It looks like they're taking turns to paralyse Kathmandu. Even before the Maoists lifted their blockade on Tuesday, the four-party opposition announced a new phase of anti-king street agitations beginning Friday.
There is despair among those who say a political consensus is a prerequisite to future negotiations with the Maoists.
"If only the constitutional forces were on one side, it would have been much easier to deal with the Maoists," says one political insider. But whichever party joins a royal appointed government, it seems there will always be a rival trying to prevent it from restoring peace and earning the peace dividend.
So the party in power is too busy trying to prevent itself from being toppled to get down to the main agenda: ceasefire and negotiations. Indeed, the vultures are already circling Prime Minister Sher Bahadur Deuba's coalition, saying he hasn't made progress on talks.

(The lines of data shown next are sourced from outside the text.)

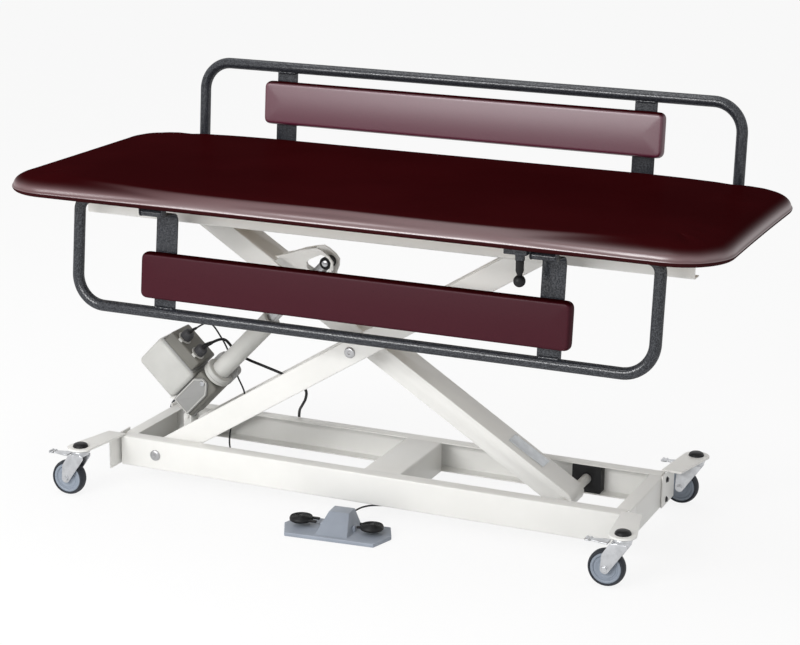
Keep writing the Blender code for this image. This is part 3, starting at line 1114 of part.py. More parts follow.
def mains_plug(end, home):
    """The plug on the cord's end, beside the coil on the floor."""
    place = pivot("plug_place", end + Vector((GAP, 0.0, 0.0)), home)
    low = GAP - end.z
    high = low + PLUG_BODY_HEIGHT
    half = PLUG_BODY_WIDTH / 2
    body = box("mains_plug", (0.0, -half, low), (PLUG_BODY_LENGTH, half, high), place, BLACK_PLASTIC,
               PLUG_BODY_HEIGHT / 6)
    blades = []
    for name, side in (("near", -1), ("far", 1)):
        middle = side * PLUG_BLADE_SPREAD
        blades.append(box("blade_" + name, (PLUG_BODY_LENGTH - OVERRUN, middle - PLUG_BLADE_THICKNESS / 2,
                                            (low + high - PLUG_BLADE_WIDTH) / 2),
                          (PLUG_BODY_LENGTH + PLUG_BLADE_LENGTH, middle + PLUG_BLADE_THICKNESS / 2,
                           (low + high + PLUG_BLADE_WIDTH) / 2), place, STEEL))
    joined(body, *blades)


# Where the rod's pin lies, and from it the actuator's angle and length at rest
PIN_X = RUN_X - BRIDGE_PIN_ALONG * math.cos(ARM_ANGLE) + BRIDGE_PIN_ABOVE * math.sin(ARM_ANGLE)
PIN_Z = LOWER_PIVOT_Z + BRIDGE_PIN_ALONG * math.sin(ARM_ANGLE) + BRIDGE_PIN_ABOVE * math.cos(ARM_ANGLE)
ROD_ANGLE = math.atan2(PIN_Z - AXIS_Z, PIN_X - AXIS_X)
ROD_LENGTH = math.hypot(PIN_Z - AXIS_Z, PIN_X - AXIS_X)
SWITCH_ENTRY = (SWITCH_X + SWITCH_CORD_PLACE[0] * math.cos(SWITCH_TURN) - SWITCH_CORD_PLACE[1] * math.sin(SWITCH_TURN),
                SWITCH_Y + SWITCH_CORD_PLACE[0] * math.sin(SWITCH_TURN) + SWITCH_CORD_PLACE[1] * math.cos(SWITCH_TURN),
                SWITCH_CORD_Z)

table = pivot("treatment_table", (0.0, CENTRE_Y, 0.0))
base_frame(table)
for row, (row_side, row_name) in enumerate(((-1, "near"), (1, "far"))):
    for face_x, direction, end_name in ((BASE_LEFT, -1, "left"), (BASE_RIGHT, 1, "right")):
        corner_name = f"{end_name}_{row_name}"
        corner_bracket("corner_bracket_" + corner_name, face_x, direction, row_side, table)
        caster(corner_name, (face_x + direction * CASTER_OUTBOARD, row_side * CASTER_SPREAD, 0.0), table)
foot_bracket(table)
foot_switch(table)
lift_axis = pivot("lift_axis", (PIVOT_X, 0.0, LOWER_PIVOT_Z), table, (0.0, -ARM_ANGLE, 0.0))
outer_arms(lift_axis)
centre_axis = pivot("centre_axis", CENTRE_PIVOT, table, (0.0, ARM_ANGLE, 0.0))
inner_arm(centre_axis)
slide_blocks(pivot("slide_axis", (RUN_X, 0.0, LOWER_PIVOT_Z), table))
top_axis = pivot("top_axis", (0.0, 0.0, 0.0), table)
upper_frame(top_axis)
padded_top(top_axis)
for rail_name, rail_side in (("near", -1), ("far", 1)):
    hinge_bracket("hinge_left_" + rail_name, rail_side, -1, HINGE_PLATE_LEFT, top_axis)
    hinge_bracket("hinge_right_" + rail_name, rail_side, 1, HINGE_PLATE_RIGHT, top_axis)
    plunger(rail_name, rail_side, top_axis)
side_rail("near", -1, -math.pi / 2 - RAIL_LOWERED_TILT, top_axis)
side_rail("far", 1, math.pi / 2 - RAIL_RAISED_TILT, top_axis)
actuator_axis = pivot("actuator_axis", (FOOT_PIN_X, 0.0, FOOT_PIN_Z), table, (0.0, -ROD_ANGLE, 0.0))
pin_along, pin_above = pin_in_axis_frame()
rod_frame = pivot("rod_axis", (-pin_along, 0.0, -pin_above), actuator_axis)
actuator(rod_frame)
actuator_rod(rod_frame, ROD_LENGTH)
plug_tips = [Vector((AXIS_X, 0.0, AXIS_Z))
             + Matrix.Rotation(-ROD_ANGLE, 3, "Y") @ Vector((MOTOR_END + PLUG_LENGTH, PLUG_Y, height))
             for height in PLUG_HEIGHTS]
cords(table, plug_tips)
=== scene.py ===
# %% [markdown]
# # A powered treatment table
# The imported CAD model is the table's skeleton: every solid is already in its place and knows which joint
# moves it. This lesson dresses it. Padded pieces, tubes, wheels and cords are built again as smooth
# surfaces worked out with numpy, each one rides on the body of the solid that it stands for, and every
# finish is a small tree of shader nodes.
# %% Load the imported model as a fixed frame
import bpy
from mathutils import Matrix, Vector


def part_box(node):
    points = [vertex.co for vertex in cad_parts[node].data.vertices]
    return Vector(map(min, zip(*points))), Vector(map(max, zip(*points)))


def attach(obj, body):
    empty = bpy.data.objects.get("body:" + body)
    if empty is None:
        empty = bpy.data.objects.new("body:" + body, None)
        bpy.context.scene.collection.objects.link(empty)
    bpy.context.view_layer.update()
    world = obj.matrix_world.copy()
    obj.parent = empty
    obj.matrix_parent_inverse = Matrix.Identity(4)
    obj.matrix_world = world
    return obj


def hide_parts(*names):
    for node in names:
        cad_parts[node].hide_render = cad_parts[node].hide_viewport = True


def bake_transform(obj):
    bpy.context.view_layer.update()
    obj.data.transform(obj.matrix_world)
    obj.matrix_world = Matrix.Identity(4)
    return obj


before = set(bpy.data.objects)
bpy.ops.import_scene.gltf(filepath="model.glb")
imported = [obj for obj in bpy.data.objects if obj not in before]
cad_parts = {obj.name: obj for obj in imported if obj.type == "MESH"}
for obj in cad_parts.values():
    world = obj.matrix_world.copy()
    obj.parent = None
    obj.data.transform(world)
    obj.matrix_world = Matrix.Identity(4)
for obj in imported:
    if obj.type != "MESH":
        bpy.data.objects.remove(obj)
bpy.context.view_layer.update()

# %% Tools of the lesson
import math

import bmesh
import bpy
import numpy as np
from mathutils import Matrix, Vector

SCENE = bpy.context.scene

# %% [markdown]
# ## Where things are
# The table's own middle lies a little in front of the origin, because the raised rail adds depth at the
# back.
# %% Named places
CENTRE_Y = -0.0226028
pad_low, pad_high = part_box("cushion")
ARM_LENGTH = 1.2456
LOWER_X, LOWER_Z, UPPER_Z = -0.591, 0.0864, 0.74702
ARM_ANGLE = math.asin((UPPER_Z - LOWER_Z) / ARM_LENGTH)
RUN_X = LOWER_X + ARM_LENGTH * math.cos(ARM_ANGLE)
CENTRE_PIVOT = np.array([(LOWER_X + RUN_X) / 2, CENTRE_Y, (UPPER_Z + LOWER_Z) / 2])
ROD_ORIGIN = np.array([-0.608, CENTRE_Y, 0.1561])
ROD_ANGLE = math.radians(46.3975)
RAIL_SPREAD = 0.3194
RAIL_HEIGHT = 0.7597
print("pad", [round(v, 4) for v in (*pad_low, *pad_high)], "run", round(RUN_X, 5))

# %% [markdown]
# ## The camera
# The photograph was taken from the front right, a little above the pad, with a long lens. The camera's
# place and turn came from fitting sixty of the table's edges. Looking direction, right and up are worked
# out from yaw, pitch and roll, and become the columns of the camera's matrix.
# %% Camera
def photo_camera(place, yaw, pitch, roll, lens):
    """Forward = yaw then pitch; the sideways and upward axes are turned about it by the roll."""
    forward = Vector((-math.sin(yaw) * math.cos(pitch), math.cos(yaw) * math.cos(pitch), -math.sin(pitch)))
    right = forward.cross(Vector((0, 0, 1))).normalized()
    up = right.cross(forward)
    across = math.cos(roll) * right + math.sin(roll) * up
    above = -math.sin(roll) * right + math.cos(roll) * up
    data = bpy.data.cameras.new("photo_camera")
    data.lens = lens
    data.sensor_width = 36.0
    data.clip_end = 60.0
    camera = bpy.data.objects.new("photo_camera", data)
    matrix = Matrix((across, above, -forward)).transposed().to_4x4()
    matrix.translation = place
    camera.matrix_world = matrix
    SCENE.collection.objects.link(camera)
    SCENE.camera = camera


photo_camera((2.0241, -4.6551 + CENTRE_Y, 1.8803), math.radians(23.3656), math.radians(15.5491),
             math.radians(0.6413), 95.95)

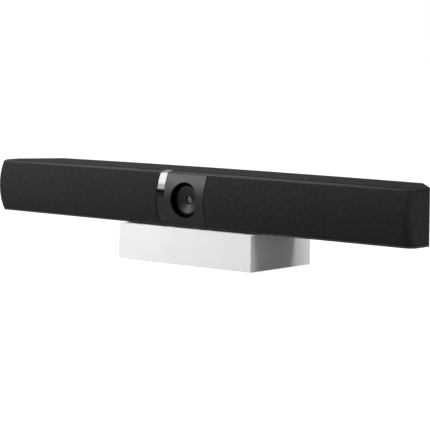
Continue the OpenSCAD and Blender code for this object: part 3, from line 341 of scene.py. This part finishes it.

"How can the government do anything when they keep trying to destabilise it?" asks one exasperated UML member of the government.
Meanwhile, Nepali Congress President Girija Prasad Koirala seems to have suddenly developed an interest in the prime ministership. Although he has said he will not accept the office under Article 127, it is hard to see how else he could become prime minister.
Even some of his counterparts in the four-party alliance have begun to raise eyebrows. "Girijaji rejected prime ministership under Article 127, but it looks like his followers are trying to convince him to take it," confided Nepal Workers and Peasants' Party President, Narayan Man Bijukchhe. Some of Koirala's colleagues are already rubbing their hands in glee.
"It is now or never for the Deuba government," NC's Narhari Acharya told us. "It will have to make progress on peace. If it doesn't, it will have failed in its mandate."
For optimists, this means that the Deuba government will at least be forced to send feelers to the Maoists. And there were some silver linings this week: the blockade was lifted, the Maoist student wing formed a negotiating committee and the rebels have privately told the industrialists whose businesses they closed to persuade the government to agree to talks in exchange for lifting the closure threat.
Deuba's spokesman Minendra Rijal says the government is still trying to ascertain whether the Maoists are serious about talks.
"We have been cross checking with various sources because we don't want the rebels to use the ceasefire for reconsolidating and regrouping like they did last time," he says. The army is said to be concerned that the Maoists used the blockade as a diversion and will also use a future ceasefire to amass forces in the Valley.
Information Minister Mohmmad Mohsin says the government is moving systematically to form a Peace Secretariat that will forge an all-party consensus for talks. "We are trying to figure out exactly what the Maoists have up their sleeves," he told us. As long as he is at it, he may also want to find out what Koirala's plans are.
Media bark worse than Maoist bite?
Government officials and the travel trade have reacted angrily to what they say was a "massive exaggeration" of the situation in Nepal during the Maoist Valley blockade last week. They said it distorted the reality and spread false and harmful news about Nepal across the world. "The reporting made it sound like there was a castastrophe here, as if the state was collapsing. This was false and that is what hurt us," government spokesman Mohammad Mohsin said during a press briefing on Thursday. One travel entrepreneur summed it up: "It was a case of the media's bark being worse than the Maoists' bite."